There have been many different interpretations of feminism down the years; from focussed campaigns on single specific issues such as the right to vote (many suffragists were fairly conservative in their view of gender roles); to an outright rejection of gender distinctions and the roles attached.
The common theme running through all these versions is the aim of gender equality, or the idea that no person should be restricted by their gender classification. The gender with which a person identifies should not be seen as denoting their societal role, or setting a marker as to what they can or cannot achieve. This definition itself goes to show how women are tacitly undervalued in everyday society, as, while ‘feminism’ is the view that men and women are equal, ‘masculism’ is the idea that men are superior.

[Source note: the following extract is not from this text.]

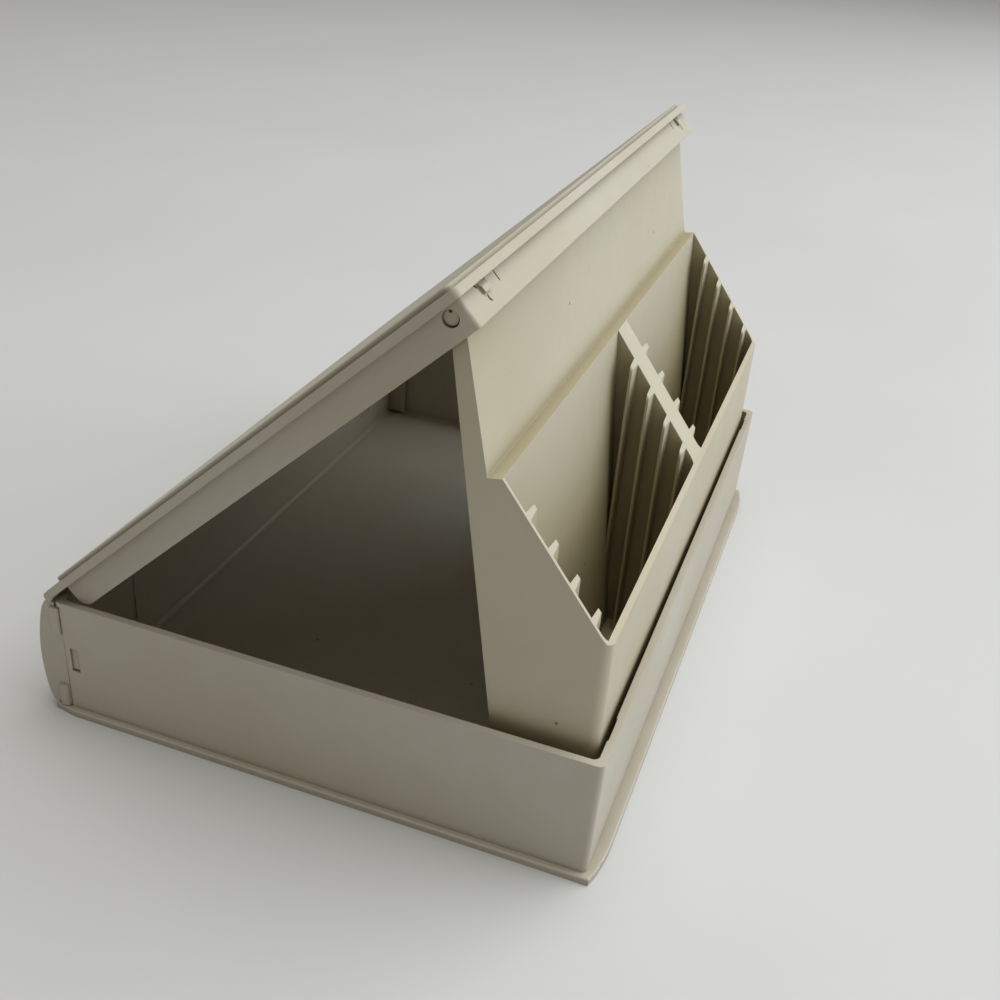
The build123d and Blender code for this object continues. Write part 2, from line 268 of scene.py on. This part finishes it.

What problems do we face today?
Violence
1 in 4 women will suffer domestic abuse at some point in their lives. While it is often stated that 1 in 6 men are victims of domestic violence, this statistic fails to acknowledge several contextual differences between the two. Firstly, it does not take into account different forms of abuse, so sexual abuse is overwhelmingly committed by men against women, but the distinction between this, and other forms of assault, cannot be appreciated by looking at these statistics alone. Secondly ongoing abuse is not distinguished from one off incidents, and the severity of the attacks is not taken into account.
That is not to trivialise violence perpetrated against men. It merely aims to highlight the fact that domestic violence is an issue which disproportionately affects women.
Dodgy media, and cultural stereotypes
We still exist in a society which judges women according to their appearance as opposed to their achievements.
When women do succeed in fulfilling the cultural template laid out for them; when they do appear attractive and available, they are labelled as ‘sluts’, and told that they are to blame for sexual harassment and rape, since by dressing ‘provocatively’, they are ‘asking for it’.
Society imposes one set of conditions on women, then rebukes them for adhering.